Dr. Platnick would become a world authority on spiders — and the husband of Nancy Stewart Price. He died on April 8 in a hospital in Philadelphia at 68. The cause was complications from a fall in his home, said his son and only immediate survivor, William Platnick.
Dr. Platnick was curator emeritus of the division of invertebrate zoology for the American Museum of Natural History in New York, which holds the world’s largest spider collection. He added 158 genera and 2,023 species to the taxonomic database, and helped expand the known world of spiders to 48,000 species.
In the press, Dr.
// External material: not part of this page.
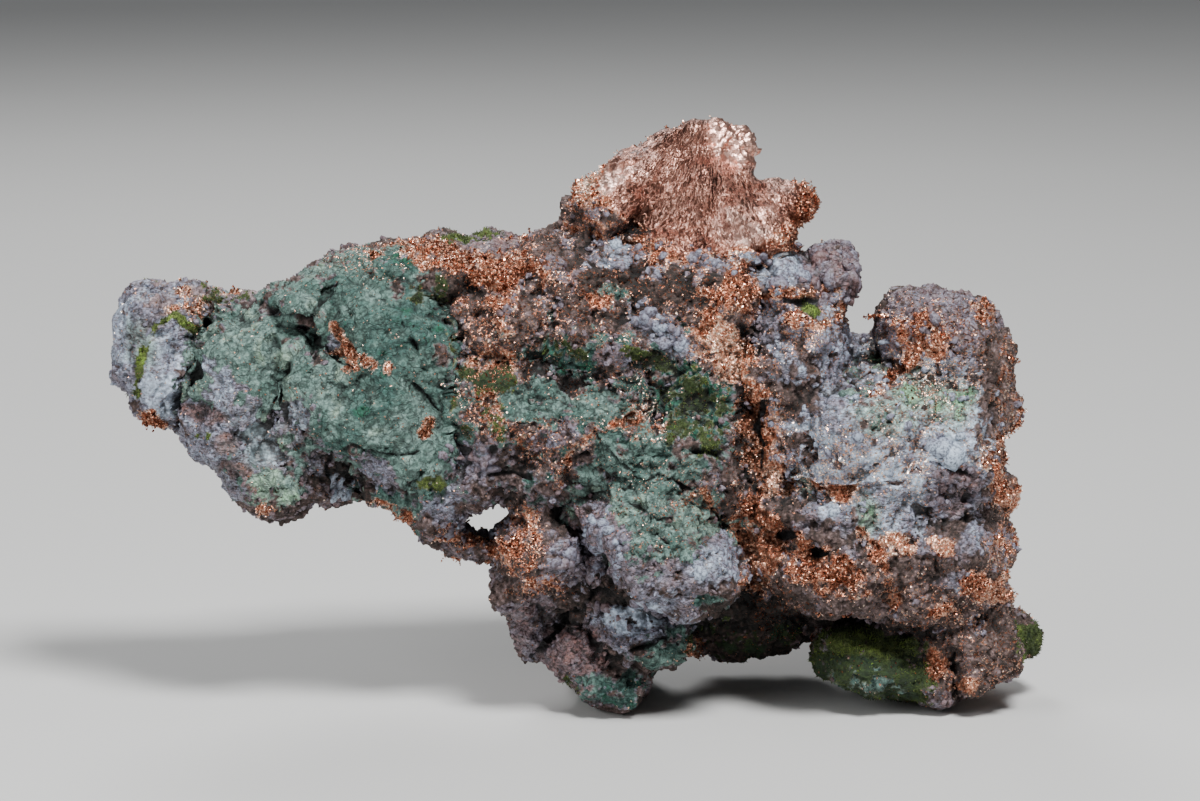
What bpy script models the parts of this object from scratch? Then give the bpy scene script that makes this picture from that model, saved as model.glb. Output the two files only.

Platnick was often referred to as the real “Spider-Man,” especially when movies featuring the comic-book webslinger had their premieres. The museum would hold publicity events to promote its “Spiders Alive!” exhibition, and invite the stars who portrayed Spider-Man’s alter ego, Peter Parker (Tobey Maguire in 2007 and Andrew Garfield in 2012).
He traveled the world for his research, including going on arachnological expeditions to Chile, Argentina, Brazil, Ecuador, Cuba, Panama, Australia and New Zealand. The trips could be perilous.
During one trip to New Caledonia, Dr. Platnick fell down a mountain and, injured and disoriented, got lost in the forest below. It took the local authorities two days to find him. “We didn’t know he was missing,” William Platnick said, until someone from the research team called to say, “We found Norm.”
In his research, Dr. Platnick focused on Oonopidae, a family of tiny arachnids also known as goblin spiders, which generally measure less than two millimeters in length. He was deeply concerned about a loss of biodiversity with the encroachment of human development. He spoke of visiting sites in Chile and returning some years later.
“In many cases you go back to the very same spot and you realize there used to be a forest,” he said. “It’s not there now.”
Norman Ira Platnick was born on Dec. 30, 1951, in Bluefield, W.Va., to Philip and Ida (Kasczeniewski) Platnick. His father was a Jewish immigrant from Poland. Dr. Platnick was “culturally Jewish,” his son said, but nonpracticing; he converted to Christianity later in life.
He attended Concord College in Athens, W. Va., after finishing seventh grade. He received his bachelor’s degree in biology at 16, a master’s in zoology at 18, from Michigan State University, and a Ph.D. in biology from Harvard University in 1973, when he was 21.
He joined the American Museum of Natural History later that year, and made important contributions to the field of cladistics, which categorizes species along the lines of shared characteristics to build evolutionary trees. Today, the method is so well established that the museum’s dinosaur halls are organized according to evolutionary ties, and the cladistic trees are inlaid in the floor.
Dr. Platnick’s published research included 330 scientific papers and six books. He was made a fellow of the American Association for the Advancement of Science in 2003.
Norman and Nancy married in 1970; she died in 2013. During their four-decade marriage, he continued to embraced his wife’s fascinations; together, they collected vintage electric mixers and other kitchen appliances, as well as works of early 20th-century American illustrators. He self-published art books under the imprint Enchantment Ink.